この方は2年ほど前にも「ヘル朝鮮」という言葉で韓国社会の生きづらさを訴える若者世代に向けて「(現代の韓国の生きづらさを)旧世代の無能さのせいかのように批判する」「あなたが享受しているすべてのものは、あなたが成し遂げたことではない」という批判を行いました。

他にも、確か所得主導成長に対して一貫して否定的な立場だったと記憶しています。
造船業の見通しについても楽観的な見通しが多い韓国内の論調に反してかなり悲観的です。

韓国の知識人としては珍しく現実的な感覚を持っている人のように感じられます。
経済学はイデオロギーと切り離せませんので、韓国人教授から学ぶと、どうしても「韓国人」としてローカライズされた考え方になってしまいます。
それがあまり出ていないのは、恐らく国外で学ばれた経験が活きているからでしょうね。


今回の投稿で、歴史認識について触れられているのは「歴史コンプレックスの〜」の部分のみ、というのも珍しいというか…韓国人が現在の日韓関係の問題点として必ずあげるのが歴史問題ですが、その主張は大体において「日本の歴史認識が間違っている」「日本が過去の歴史を謙虚に受け止め罪を認めるべき」、こういったものです。

日韓関係において韓国人を批判する立場の少数の韓国人についても、大体は似たようなもので問題視するのは「韓国の歴史認識」です。
両国間の問題を語る上で「歴史認識」というキーワードの枠外で語られること自体が非常に稀です。

私は日韓が共通の歴史認識を持つことは不可能であり、またその必要もないと考えている人間です。
その立場からすると、問題の根本から「歴史認識」を除外した韓国人の意見というのはなかなか興味深いです。


もちろん、国交があるからと言って、必ずしも国民全員が誰でも彼でも親和的である必要はありません。
そういう意味では、イ・ビョンテ教授の意見は極端です。
個人間の意見の対立や不和はある方が自然であり、全面的に同意は出来ません。
けれども進んで不和になる必要もありませんし、政府が積極的に政治問題化する意味もありません。
それに「国交正常化した後でそれ以前の問題を蒸し返すのはナンセンス」という立場からの意見であればある程度、同意できます。

日米においても「原爆の是非」は個人間で様々な意見の対立があります。
ですが、両国政府はそれを公式に持ち出しません。
政治問題化することに何の意味も無いことだからです。

韓国にはそれが何故か理解できないようです。


*1:Korea Advanced Institute of Science and Technology。韓国の国立大学。

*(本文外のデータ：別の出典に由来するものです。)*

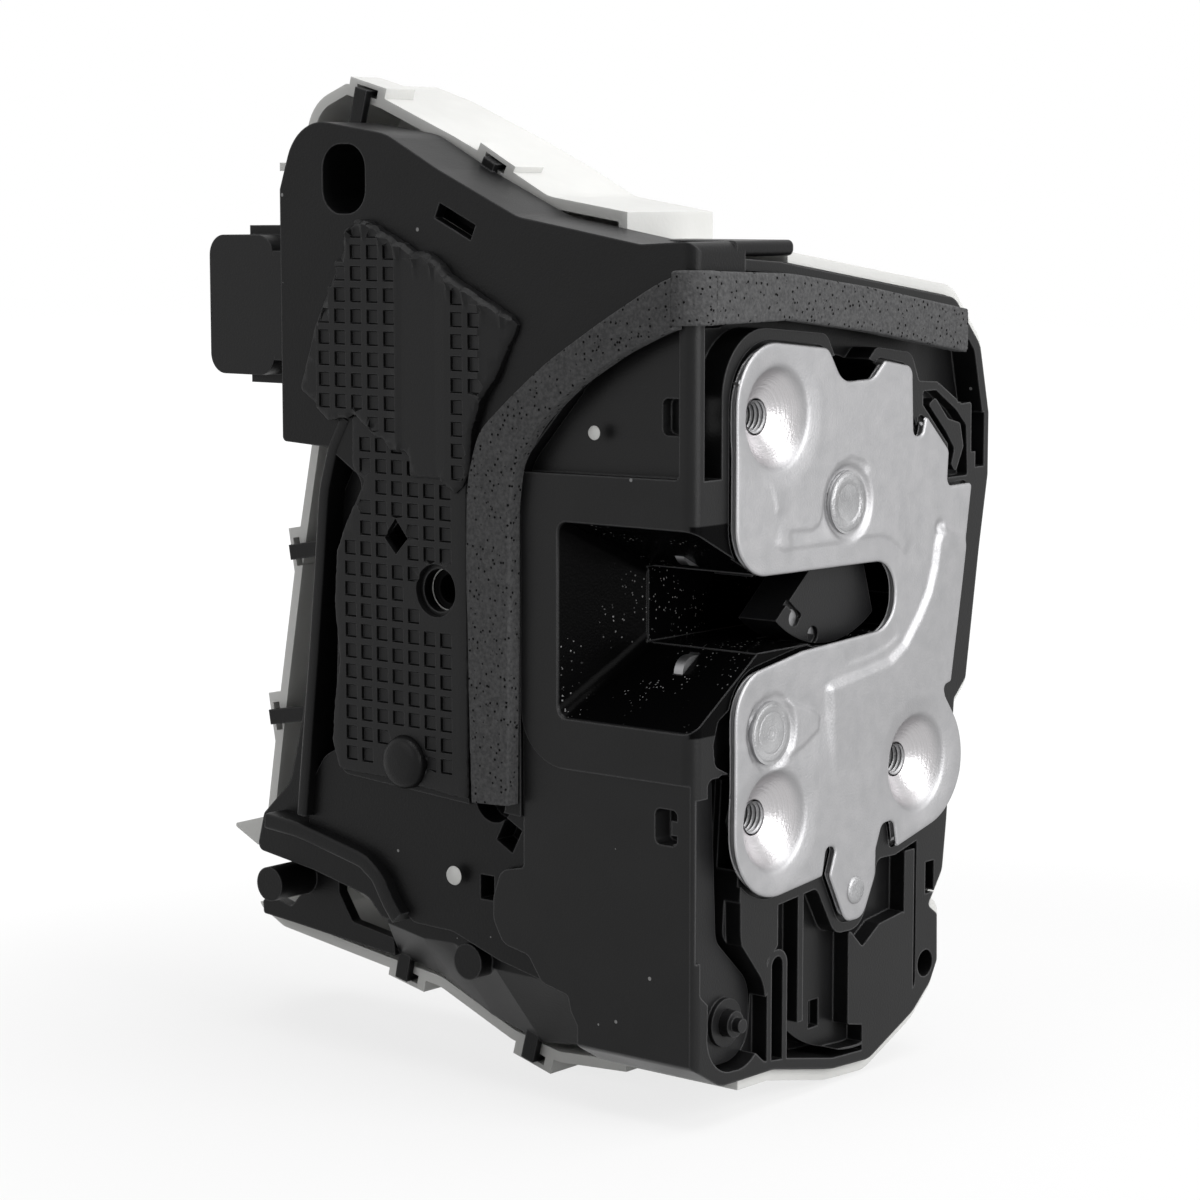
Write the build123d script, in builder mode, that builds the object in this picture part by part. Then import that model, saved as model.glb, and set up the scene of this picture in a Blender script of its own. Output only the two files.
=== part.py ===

*2:粗野で乱暴な様を表す言い回しに「범(ヒョン;虎)」がよく使われる。日本語で言うとろろの「○○鬼」や「○○魔」に相当するような表現。ここでは「チンピラ」くらいのニュアンスが妥当かもしれない。
動物の虎を表現する際は「호랑이(ホランイ)」。固有語としては「범」であったらしいが、現在はほとんど死語だそうな。